28.2 Chapters 25, 26 and 27 discuss what genetic information is collected by insurers, the way in which it is used to underwrite insurance policies, and problems that can arise from that use, including possible unlawful discrimination. That discussion focuses on the underwriting of mutually rated insurance in which health information is collected and used, such as life insurance. Privacy issues can arise, however, in relation to both mutually rated and community rated insurance. Health insurers in both the public and private sectors also collect health information. For example, the Health Insurance Commission collects health data in the course of administering Medicare payments for medical services and private health insurers collect health information in relation to pre-existing conditions.

28.3 The privacy of health information held by health insurers is protected by a number of laws. Public sector organisations that administer programs at the federal level, such as the Health Insurance Commission, are bound by the Information Privacy Principles under the Privacy Act 1988 (Cth) (Privacy Act), as well as by guidelines issued by the Office of the Federal Privacy Commissioner (OFPC) pursuant to the National Health Act 1953 (Cth).[1] Private sector health insurers are governed by the private sector provisions of the Privacy Act. These are discussed further below.

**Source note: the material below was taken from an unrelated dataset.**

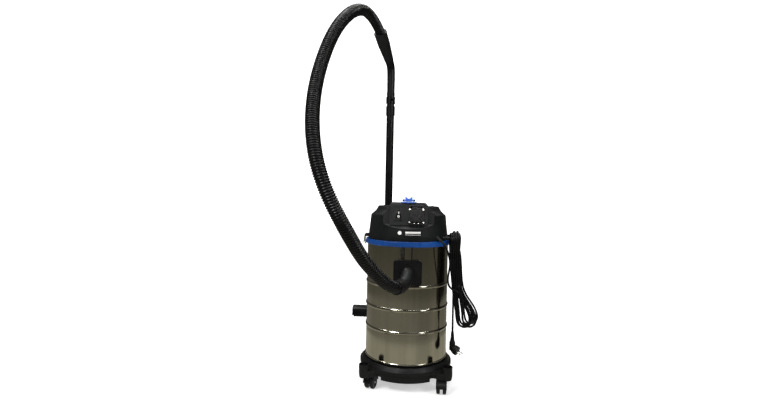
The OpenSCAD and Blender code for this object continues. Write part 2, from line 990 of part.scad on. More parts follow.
module outlet_lid() {
    color([0.07, 0.07, 0.08])
        at_panel([lid_hinge[0], lid_hinge[1]], lid_hinge[2]) {
            translate([0, -37, -3.6])
                rounded_plate([46, 60], 8, 6.6);
            translate([-16, 0, 0])
                rotate([0, 90, 0])
                    cylinder(r = 3.6, h = 32);
            translate([-16, -9, -3.6])
                cube([32, 9, 6]);
            translate([-22.5, 0, 0])
                rotate([0, 90, 0])
                    cylinder(r = 1.5, h = 45);
        }
}

// ---------- Filter cleaning lever ----------
module lever_mount() {
    color([0.45, 0.52, 0.80])
        difference() {
            union() {
                translate([0, lever_y, ridge_top])
                    rounded_plate([64, 30], 12, 4);
                for (side = [-1, 1])
                    translate([side * 19 - 2, lever_y, lever_z])
                        rotate([0, 90, 0])
                            linear_extrude(4) {
                                circle(r = 5.4);
                                translate([0, -5.4])
                                    square([8, 10.8]);
                            }
            }
            translate([-40, lever_y, lever_z])
                rotate([0, 90, 0])
                    cylinder(r = 3, h = 80);
        }
}

module lever_pin() {
    color([0.06, 0.07, 0.09]) {
        translate([-26, lever_y, lever_z])
            rotate([0, 90, 0])
                cylinder(r = 3, h = 52);
        for (side = [-1, 1])
            translate([side * 23.75 - 2.5, lever_y, lever_z])
                rotate([0, 90, 0])
                    cylinder(r = 4.6, h = 5);
    }
}

module cleaning_lever() {
    color([0.42, 0.50, 0.82])
        difference() {
            union() {
                translate([-15, lever_y, lever_z])
                    rotate([0, 90, 0])
                        cylinder(r = 5.4, h = 30);
                translate([-15, lever_y - 5.4, lever_z])
                    cube([30, 10.8, 15]);
            }
            translate([0, lever_y + 10, lever_z + 19])
                rotate([90, 0, 0])
                    cylinder(r = 11, h = 20);
            translate([-20, lever_y, lever_z])
                rotate([0, 90, 0])
                    cylinder(r = 3 + play, h = 40);
        }
}

// ---------- Latches ----------
module latch_bar(y0, y1, place, r) {
    translate([place[0], y1, place[1]])
        rotate([90, 0, 0])
            cylinder(r = r, h = y1 - y0);
}

module latch_lever() {
    color([0.62, 0.64, 0.66])
        difference() {
            union() {
                latch_bar(-14, 14, latch_pivot, 5);
                latch_bar(-18.4, 18.4, latch_pivot, 2);
                latch_bar(-14, 14, bail_pivot, 3.4);
                translate([0, 14, 0])
                    rotate([90, 0, 0])
                        linear_extrude(28)
                            polygon([
                                [180, 604], [183.5, 603], [185.5, 596], [187, 580],
                                [189.5, 569], [187.6, 568.2], [184.6, 579], [182.2, 590], [180, 597]
                            ]);
            }
            latch_bar(-15, -9.5, bail_pivot, 1.6 + play);
            latch_bar(9.5, 15, bail_pivot, 1.6 + play);
        }
}

module latch_bail() {
    leg = 16.8;
    color("silver") {
        for (side = [-1, 1]) {
            latch_bar(side > 0 ? 10 : -leg - 1.6, side > 0 ? leg + 1.6 : -10, bail_pivot, 1.6);
            along([bail_pivot[0], side * leg, bail_pivot[1]], [bail_foot[0], side * leg, bail_foot[1]])
                cylinder(r = 1.5, h = norm(bail_pivot - bail_foot));
        }
        latch_bar(-leg - 1.6, leg + 1.6, bail_foot, 1.6);
    }
}

// ---------- Cord ----------
module cord_gland() {
    color([0.07, 0.07, 0.07])
        difference() {
            along(gland_root, lead_route[0]) {
                cylinder(r1 = 7.5, r2 = 5, h = norm(lead_route[0] - gland_root));
                cylinder(r = 8.5, h = 9);
            }
            cylinder(r = head_r, h = 900);
        }
}

module cord_lead() {
    color([0.07, 0.07, 0.08])
        tube(smooth_route(lead_route, 2), cord_r, 8, [0, 1, 0.2]);
}

module cord_hank() {
    color([0.07, 0.07, 0.08])
        difference() {
            translate([0, -59, 0])
                rotate([90, 0, 0])
                    linear_extrude(52) {
                        hull() {
                            translate([185, 607])
                                circle(r = 24, $fn = 32);
                            translate([195, 540])
                                circle(r = 24, $fn = 32);
                            translate([203, 430])
                                circle(r = 25, $fn = 32);
                        }
                        hull() {
                            translate([203, 430])
                                circle(r = 25, $fn = 32);
                            translate([235, 268])
                                circle(r = 34, $fn = 32);
                            translate([261, 268])
                                circle(r = 34, $fn = 32);
                        }
                    }
            translate([130, peg[0], peg[1]])
                rotate([0, 90, 0])
                    cylinder(r = 10.5, h = 90);
            difference() {
                cylinder(r = band_r + 1.5, h = 591);
                translate([0, 0, -1])
                    cylinder(r = 120, h = 593);
            }
        }
}

module plug_lead() {
    color([0.07, 0.07, 0.08])
        tube(smooth_route(plug_route, 4), cord_r, 8, [1, 0, 0]);
}

module plug_body() {
    face = plug_hub + 27 * unit(plug_dir);
    root = plug_hub + 2 * unit(plug_dir);
    color([0.06, 0.06, 0.07])
        difference() {
            union() {
                translate([plug_hub[0], plug_hub[1], 192])
                    cylinder(r1 = 8, r2 = 5, h = 34);
                translate([plug_hub[0], plug_hub[1], plug_hub[2] - 8])
                    cylinder(r = 12, h = 30);
                translate([plug_hub[0], plug_hub[1], plug_hub[2] + 22])
                    cylinder(r1 = 12, r2 = 8, h = 10);
                along(root, face)
                    cylinder(r1 = 15, r2 = 18.5, h = 12);
                along(root, face)
                    translate([0, 0, 12])
                        cylinder(r = 18.5, h = 13);
            }
            along(root, face)
                for (side = [-1, 1])
                    translate([0, side * 9.5, 15])
                        cylinder(r = 2.4, h = 20);
        }
}

module plug_pins() {
    face = plug_hub + 27 * unit(plug_dir);
    root = plug_hub + 2 * unit(plug_dir);
    color("silver")
        along(root, face)
            for (side = [-1, 1])
                translate([0, side * 9.5, 15])
                    cylinder(r = 2.4, h = 29);
}

base_tray();
tank_shell();
rim_band();
inlet_strap();
inlet_box();
inlet_gasket();
inlet_deflector();
inlet_elbow();
hose_cuff_lower();
hose();
hose_cuff_upper();
grip_tube();
wand_upper();
wand_lower();
nozzle_neck();
park_bracket();
air_regulator();
nozzle_body();
nozzle_brushes();
head_base();
head_cover();
head_seal();
motor_body();
control_panel();
switch_bezel();
outlet_body();
outlet_screws();
lever_mount();
lever_pin();
filter_cage();
filter_cartridge();
cover_screws();
cord_gland();
cord_lead();
cord_hank();
plug_lead();
plug_body();
plug_pins();
motor_shaft();
motor_fan();
switch_rocker();
outlet_lid();
cleaning_lever();
float_ball();
mirror([1, 0, 0]) latch_lever();  // latch_lever_left
mirror([1, 0, 0]) latch_bail();  // latch_bail_left
latch_lever();  // latch_lever_right
latch_bail();  // latch_bail_right
caster_hood(caster_fl);  // caster_hood_fl
caster_axle(caster_fl);  // caster_axle_fl
caster_wheels(caster_fl);  // caster_wheels_fl
caster_hood(caster_fr);  // caster_hood_fr
caster_axle(caster_fr);  // caster_axle_fr
caster_wheels(caster_fr);  // caster_wheels_fr
caster_hood(caster_rl);  // caster_hood_rl
caster_axle(caster_rl);  // caster_axle_rl
caster_wheels(caster_rl);  // caster_wheels_rl
caster_hood(caster_rr);  // caster_hood_rr
caster_axle(caster_rr);  // caster_axle_rr
caster_wheels(caster_rr);  // caster_wheels_rr
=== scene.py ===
import json
import math

import bmesh
import bpy
from mathutils import Matrix, Vector
from mathutils.bvhtree import BVHTree


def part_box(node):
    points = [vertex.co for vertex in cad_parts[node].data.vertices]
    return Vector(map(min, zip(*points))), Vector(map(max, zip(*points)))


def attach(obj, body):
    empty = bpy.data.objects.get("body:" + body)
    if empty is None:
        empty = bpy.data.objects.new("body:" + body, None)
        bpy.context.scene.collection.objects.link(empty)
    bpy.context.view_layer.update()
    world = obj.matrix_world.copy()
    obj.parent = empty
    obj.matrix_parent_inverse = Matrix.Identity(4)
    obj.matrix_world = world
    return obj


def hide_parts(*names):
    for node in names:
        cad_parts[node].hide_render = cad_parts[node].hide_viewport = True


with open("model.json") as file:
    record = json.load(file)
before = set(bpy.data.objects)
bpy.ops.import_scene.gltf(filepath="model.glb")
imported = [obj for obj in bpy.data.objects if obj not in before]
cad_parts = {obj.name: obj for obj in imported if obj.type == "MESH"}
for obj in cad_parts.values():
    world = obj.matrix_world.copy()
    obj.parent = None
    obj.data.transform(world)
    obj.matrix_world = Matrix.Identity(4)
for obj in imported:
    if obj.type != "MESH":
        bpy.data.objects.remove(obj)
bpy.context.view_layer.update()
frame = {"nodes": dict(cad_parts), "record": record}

scene = bpy.context.scene
scene.view_settings.view_transform = "Standard"
MM = 0.001


# ---------- Camera ----------
def level_camera(place, lens, pitch_down, roll, turn_left):
    data = bpy.data.cameras.new("camera")
    data.lens = lens
    data.sensor_width = 36
    data.clip_start = 0.05
    data.clip_end = 60
    camera = bpy.data.objects.new("camera", data)
    scene.collection.objects.link(camera)
    heading = Matrix.Rotation(math.radians(turn_left), 4, "Z")
    tilt = Matrix.Rotation(math.radians(90 - pitch_down), 4, "X")
    lean = Matrix.Rotation(math.radians(roll), 4, "Z")
    camera.matrix_world = Matrix.Translation(place) @ heading @ tilt @ lean
    scene.camera = camera


level_camera(place=(-0.015, -1.878, 0.7635), lens=20.32, pitch_down=0.4, roll=1.2, turn_left=1.98)


# ---------- Routes: the same control points as the CAD source, in millimetres ----------
HOSE_ROUTE = [
    (-41, -318, 441), (-71, -387, 463), (-105, -449, 511), (-140, -516, 563), (-166, -582, 624),
    (-197, -632, 692), (-236, -656, 771), (-269, -650, 860), (-288, -620, 954), (-296, -574, 1047),
    (-294, -522, 1138), (-279, -476, 1231), (-255, -430, 1320), (-220, -366, 1395),
    (-200, -272, 1446), (-198, -170, 1487), (-193, -74, 1525), (-166, 16, 1529), (-138, 94, 1491),
]
LEAD_ROUTE = [
    (132, -135, 592), (142, -145, 583), (153, -149, 562), (163, -147, 536),
    (168, -141, 508), (166, -132, 480), (161, -124, 455), (160, -118, 431),
    (165, -112, 409), (178, -107, 396), (196, -103, 392),
]
PLUG_ROUTE = [
    (192, -88, 428), (188, -90, 400), (187, -92, 360), (187, -94, 300), (187, -95, 226),
]


def metres(points):
    return [Vector(p) * MM for p in points]


def smooth_route(points, steps):
    """A uniform cubic B-spline that starts and ends on its end points."""
    p = [Vector(q) for q in points]
    q = [2 * p[0] - p[1], *p, 2 * p[-1] - p[-2]]
    out = []
    for i in range(len(q) - 3):
        for k in range(steps):
            t = k / steps
            weights = (
                (1 - t) ** 3,
                3 * t**3 - 6 * t * t + 4,
                -3 * t**3 + 3 * t * t + 3 * t + 1,
                t**3,
            )
            out.append(sum((w * q[i + j] for j, w in enumerate(weights)), Vector()) / 6)
    return [*out, p[-1]]


def length_of(points):
    return sum((b - a).length for a, b in zip(points, points[1:]))


def evenly(points, spacing):
    """The same line with points at an even spacing."""
    total = length_of(points)
    count = max(2, round(total / spacing))
    out = [points[0]]
    travelled = 0.0
    target = total / count
    for a, b in zip(points, points[1:]):
        step = (b - a).length
        while step > 0 and travelled + step >= target - 1e-9 and len(out) < count:
            out.append(a.lerp(b, (target - travelled) / step))
            target += total / count
        travelled += step
    return [*out, points[-1]]


def relaxed(points, rounds):
    """The same line with its sharper bends eased; the ends stay."""
    line = list(points)
    for _ in range(rounds):
        inner = [(a + 2 * b + c) / 4 for a, b, c in zip(line, line[1:], line[2:])]
        line = [line[0], *inner, line[-1]]
    return line


def frames_along(points):
    """A heading and two sideways directions at each point, turned as little as possible."""
    heads = []
    for i in range(len(points)):
        a = points[max(i - 1, 0)]
        b = points[min(i + 1, len(points) - 1)]
        heads.append((b - a).normalized())
    side = heads[0].orthogonal().normalized()
    out = []
    for head in heads:
        side = (side - head * side.dot(head)).normalized()
        out.append((head, side, head.cross(side)))
    return out


# ---------- Meshes ----------
def add_piece(name, mesh, body, slot, material, *replaced):
    piece = bpy.data.objects.new(name, mesh)
    scene.collection.objects.link(piece)
    if material is not None:
        mesh.materials.append(material)
    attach(piece, body)
    if replaced:
        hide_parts(*replaced)
    return piece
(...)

28.4 Submissions received by the Inquiry did not raise concerns in relation to the privacy of genetic information collected in relation to health insurance. However, while the discussion in this chapter focuses on mutually rated life and general insurance, the recommendations made in this chapter are intended to apply to private sector insurers generally.

28.5 Submissions received by the Inquiry did not indicate the existence of major inadequacies in the regulatory framework for protecting the privacy of genetic information in insurance. The OFPC has received a number of complaints in relation to the information handling practices of private sector insurers but is generally of the view, as noted in DP 66, that there is a developed awareness of privacy principles and appropriate personal information handling practices across the insurance industry in Australia.[2] It appears that both the Insurance Council of Australia (ICA) and the Investment and Financial Services Association (IFSA) have been active in promoting these principles to their members and in contributing to the development of sound practices in the insurance industry.

[1] Office of the Federal Privacy Commissioner, Submission G143, 22 March 2002.

[2] Office of the Federal Privacy Commissioner, Submission G294, 6 January 2003.